# Two new betta's



## heathbar (Oct 27, 2011)

I picked up two new betta's today. One for my 6 gallon fluval edge and one for my 5 gallon office tank. It was really hard picking out only these two since there was so many beauties there.

First up is my white/cellophane HM, he looks like a feather tail to me when he flares but I've never had one before so I'm not 100% sure. He's not flared in this photo. Is it okay that I can see his veins like that?









My second betta is a black/red/copper HM. He's pretty big so that's why I couldn't get a great picture of his whole body. He was too big to fit into the cup without having to curve his body. He's in his new home right now so hopefully I can get some better pictures once he's settled in.


----------



## flower1982 (Nov 29, 2011)

Your betta fish are beautuful.


----------



## fishman12 (Sep 1, 2010)

Aww! Cute. *steals*


----------



## vilmarisv (Apr 17, 2010)

Very nice fish!!

Your pastel is fine... you can see veins on pale fish, nothing wrong with it. 
He looks like an HM, definitely not feather tail.

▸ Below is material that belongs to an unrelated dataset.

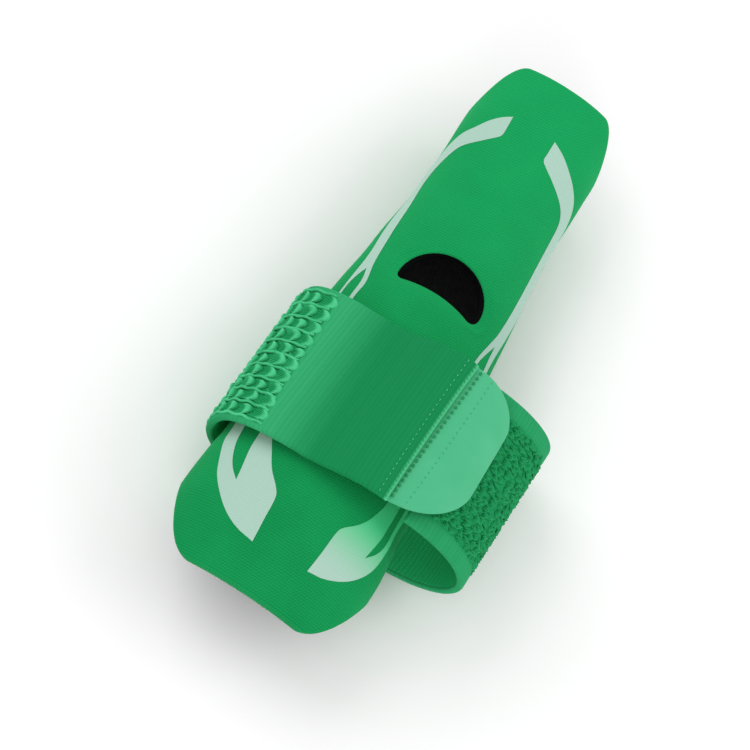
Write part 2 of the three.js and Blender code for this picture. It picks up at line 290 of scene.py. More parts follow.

Your red copper looks like a super delta because his caudal edges are round.

Be sure to post pics of them when they've settled!


----------



## bettakong (Nov 10, 2011)

i like 1st one looking so good


----------



## heathbar (Oct 27, 2011)

Snapped a few pics of my copper/red boy today. It took a while but I finally got him to flare, yay! The quality of the pictures didn't come out that great though. 




























Mah purty tail..









Also, my co-works have named the white betta Killer since he likes to hunt down the baby malawa shrimp in the tank with him :lol:


----------



## Silverfang (Mar 25, 2011)

oooh.. impressive, I'd say he's a HM from those pictures


----------



## Fermin (Apr 18, 2010)

Gorgeous bettas!


----------



## heathbar (Oct 27, 2011)

Thanks


----------



## Leeniex (Aug 14, 2011)

Wow, he's stunning!!!


----------



## LittleNibbles93 (Feb 7, 2011)

Wow, they're both beautiful! I specially like the second one.


----------



## heathbar (Oct 27, 2011)

A few more pics to share


----------



## RichardA (Dec 2, 2011)

Very nice! 

Where did you pick them up from?


----------



## fishman12 (Sep 1, 2010)

Like the flare pic!


----------



## dramaqueen (Jul 7, 2008)

Absolutely gorgeous! I want a black and red copper! lol


----------



## fishman12 (Sep 1, 2010)

Stop hijacking this thread. It's about Heathbar's bettas, notsome random betta you want. Gosh! *annoyed attitude* Jk


----------



## heathbar (Oct 27, 2011)

LOL thanks guys. I got them at Big Al's in S. Florida, best betta's in town!


----------



## dramaqueen (Jul 7, 2008)

fishman12 said:


> Stop hijacking this thread. It's about Heathbar's bettas, notsome random betta you want. Gosh! *annoyed attitude* Jk


Stop playing moderator, will you? lol jk


----------



## yayagirl1209 (Dec 3, 2011)

Wow! They are handsome boys! Jealous!


----------



## copperarabian (Apr 27, 2011)

heathbar said:


> A few more pics to share


He's a rose tail, very pretty boy!


----------



## EvilVOG (Nov 23, 2011)

really nice fish! got a bit of a snail explosion going on there, eh?


----------



## mwalters400 (Sep 2, 2011)

Based on the latest pictures, I would say your first betta is a white opaque HM, and a good one at that. I'm always surprised how good these all-white bettas look in a nice aquarium environment. They show up so well, much better than the pastels.


----------



## fishman12 (Sep 1, 2010)

Nice new pics.


----------